• _What to do_: Starting at the line that contains "for label, piece", copy every line down to the line that contains "zip(*points))), Vector(map(max, zip(*points)))", inclusive, exactly as it stands. Omit all other lines.
*** Supplied data ***
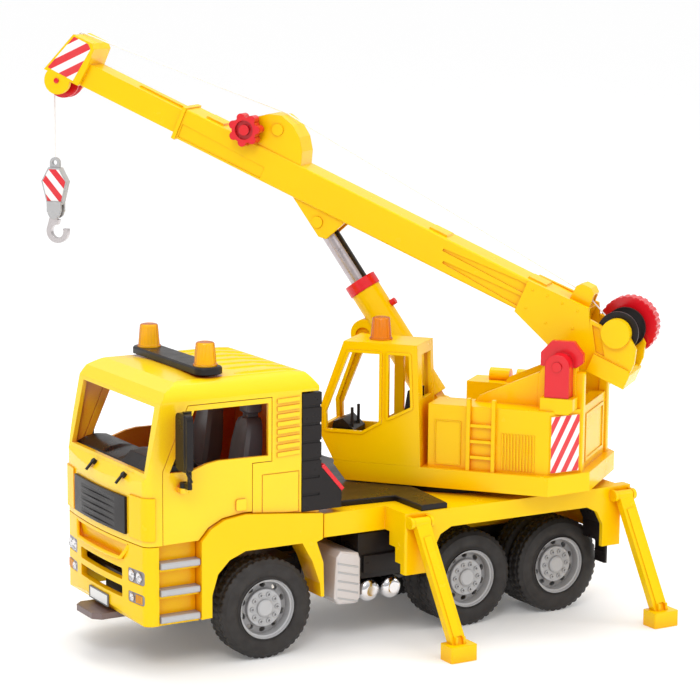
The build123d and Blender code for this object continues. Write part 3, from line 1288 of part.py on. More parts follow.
with BuildPart() as hook_block:
    with BuildSketch(crane_side(3.5)):
        outline([(ROPE_X - 5.5, 354), (ROPE_X - 12.2, 342), (ROPE_X - 7.5, 323.5), (ROPE_X + 7.5, 323.5),
                 (ROPE_X + 12.2, 342), (ROPE_X + 5.5, 354)])
    extrude(amount=7)
    with BuildSketch(crane_side(1.6)):
        with Locations((ROPE_X, EYE_TOP - 4.6)):
            Circle(4.6)
        with Locations((ROPE_X, 355)):
            Rectangle(9.2, 6)
        with Locations((ROPE_X, EYE_TOP - 4.6)):
            Circle(2.3, mode=Mode.SUBTRACT)
    extrude(amount=3.2)
    for high in (-2.6, 4.8):
        with BuildSketch(crane_side(high)):
            with Locations((ROPE_X, 319.5)):
                Rectangle(13.6, 9)
            with Locations((ROPE_X, HOOK_RIVET_Z)):
                Circle(6)
        extrude(amount=2.2)
    with BuildSketch(crane_side(4.8)):
        with Locations((ROPE_X, 323)):
            Rectangle(13.6, 3)
        with Locations((ROPE_X, HOOK_RIVET_Z)):
            Circle(1.5)
    extrude(amount=9.6)
pieces["hook_block"] = hook_block

HOOK_CENTRE = (ROPE_X + 2.0, 298.0)
with BuildPart() as hook:
    with BuildSketch(crane_side(2.4)):
        with Locations(HOOK_CENTRE):
            Circle(10.4)
            Circle(5.9, mode=Mode.SUBTRACT)
        outline([(ROPE_X, 296), (ROPE_X + 4, 309), (ROPE_X + 14, 309), (ROPE_X + 14, 300.5), (ROPE_X + 7, 300.5)],
                Mode.SUBTRACT)
        outline([(ROPE_X - 3.4, HOOK_RIVET_Z + 1), (ROPE_X + 3.4, HOOK_RIVET_Z), (ROPE_X + 1, 305),
                 (ROPE_X - 3.5, 301.4), (ROPE_X - 7.6, 302)])
        with Locations((ROPE_X, HOOK_RIVET_Z)):
            Circle(4.4)
            Circle(1.5 + RUNNING, mode=Mode.SUBTRACT)
    extrude(amount=4.8)
pieces["hook"] = hook

# ---------------------------------------------------------------- lift cylinder
BARREL_START = 11.0       # the ears end here, the round barrel begins

with BuildPart() as lift_barrel:
    with BuildSketch(lift_side(-9)):
        Circle(7)
        with Locations((BARREL_START / 2, 0)):
            Rectangle(BARREL_START + 2, 13)
    extrude(amount=18)
    with BuildSketch(lift_across(BARREL_START)):
        Circle(BARREL_RADIUS)
    extrude(amount=BARREL_LENGTH - BARREL_START)
    # round housing of the lift ratchet, in front of the barrel
    with BuildSketch(lift_side(-8)):
        with Locations((86, -19)):
            Circle(12.5)
    extrude(amount=16)
    with BuildSketch(lift_side(-8)):
        with Locations((86, -21)):
            Circle(6.5)
            Circle(2.5, mode=Mode.SUBTRACT)
    extrude(amount=3, mode=Mode.SUBTRACT)
    # flat for the release button, then the bore and the foot hole
    with BuildSketch(Plane(origin=FOOT + LIFT_DIR * 96 + LIFT_BACK * BARREL_RADIUS, x_dir=RIGHT, z_dir=LIFT_BACK)):
        Circle(3.2)
    extrude(amount=-1.5)
    with BuildSketch(lift_across(BARREL_START + 7)):
        Circle(ROD_RADIUS + RUNNING)
    extrude(amount=BARREL_LENGTH, mode=Mode.SUBTRACT)
    with BuildSketch(lift_side(-9)):
        Circle(FOOT_PIN_RADIUS + RUNNING)
    extrude(amount=18, mode=Mode.SUBTRACT)
pieces["lift_barrel"] = lift_barrel

with BuildPart() as collar_and_button:
    with BuildSketch(lift_across(BARREL_LENGTH)):
        Circle(BARREL_RADIUS + 1)
        Circle(ROD_RADIUS + RUNNING, mode=Mode.SUBTRACT)
    extrude(amount=9.7)
    # release button behind the barrel
    with BuildSketch(Plane(origin=FOOT + LIFT_DIR * 96 + LIFT_BACK * BARREL_RADIUS, x_dir=RIGHT, z_dir=LIFT_BACK)):
        Circle(2.8)
    extrude(amount=4.6)
pieces["collar_and_button"] = collar_and_button

with BuildPart() as lift_rod:
    with BuildSketch(lift_across(50)):
        Circle(ROD_RADIUS)
    extrude(amount=LIFT_LENGTH - 50)
    with BuildSketch(lift_side(-ROD_RADIUS + 0.3)):
        with Locations((LIFT_LENGTH, 0)):
            Circle(EYE_RADIUS)
    extrude(amount=2 * ROD_RADIUS - 0.6)
    # ratchet slot along the back of the rod
    with BuildSketch(lift_side(-2)):
        outline([(56, 6), (56, 9), (LIFT_LENGTH - 12, 9), (LIFT_LENGTH - 12, 6)])
    extrude(amount=4, mode=Mode.SUBTRACT)
    with BuildSketch(lift_side(-9)):
        with Locations((LIFT_LENGTH, 0)):
            Circle(EYE_HOLE_RADIUS)
    extrude(amount=18, mode=Mode.SUBTRACT)
pieces["lift_rod"] = lift_rod

for label, piece in pieces.items():
    piece.part.label = label
    piece.part.position -= BOX_CENTRE
    export_step(piece.part, f"parts/{label}.step")
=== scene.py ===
"""Looks of the toy crane truck: materials, tyres, lenses, rope, stripes, lights and camera.

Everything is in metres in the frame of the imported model: -X forward, -Y left, +Z up.
truck(), crane(), boom() and lift() give points in millimetres in the axes of those assemblies.
Sizes are in millimetres unless multiplied by MM or given to a material, which works in metres.
"""
import json
import math

import bmesh
import bpy
from mathutils import Matrix, Vector


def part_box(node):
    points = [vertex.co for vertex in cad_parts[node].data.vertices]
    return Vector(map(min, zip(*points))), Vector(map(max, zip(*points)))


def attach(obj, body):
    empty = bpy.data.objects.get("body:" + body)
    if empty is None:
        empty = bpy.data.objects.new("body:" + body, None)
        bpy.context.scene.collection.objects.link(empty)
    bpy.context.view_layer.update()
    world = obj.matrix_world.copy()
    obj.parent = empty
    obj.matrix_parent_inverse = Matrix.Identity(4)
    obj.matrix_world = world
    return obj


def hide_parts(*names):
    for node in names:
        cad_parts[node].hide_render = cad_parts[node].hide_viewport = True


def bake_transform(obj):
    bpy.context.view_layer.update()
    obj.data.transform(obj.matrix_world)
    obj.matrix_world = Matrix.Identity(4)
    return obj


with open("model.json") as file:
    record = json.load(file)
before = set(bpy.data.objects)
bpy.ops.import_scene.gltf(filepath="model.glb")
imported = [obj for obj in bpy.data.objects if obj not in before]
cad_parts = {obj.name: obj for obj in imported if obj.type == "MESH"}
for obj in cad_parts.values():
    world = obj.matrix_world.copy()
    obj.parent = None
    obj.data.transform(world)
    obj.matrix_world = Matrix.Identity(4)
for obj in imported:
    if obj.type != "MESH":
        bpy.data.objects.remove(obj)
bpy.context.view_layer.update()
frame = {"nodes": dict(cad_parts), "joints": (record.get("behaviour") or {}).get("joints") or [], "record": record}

nodes = frame["nodes"]
MM = 0.001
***
• _Final result_:
for label, piece in pieces.items():
    piece.part.label = label
    piece.part.position -= BOX_CENTRE
    export_step(piece.part, f"parts/{label}.step")
=== scene.py ===
"""Looks of the toy crane truck: materials, tyres, lenses, rope, stripes, lights and camera.

Everything is in metres in the frame of the imported model: -X forward, -Y left, +Z up.
truck(), crane(), boom() and lift() give points in millimetres in the axes of those assemblies.
Sizes are in millimetres unless multiplied by MM or given to a material, which works in metres.
"""
import json
import math

import bmesh
import bpy
from mathutils import Matrix, Vector


def part_box(node):
    points = [vertex.co for vertex in cad_parts[node].data.vertices]
    return Vector(map(min, zip(*points))), Vector(map(max, zip(*points)))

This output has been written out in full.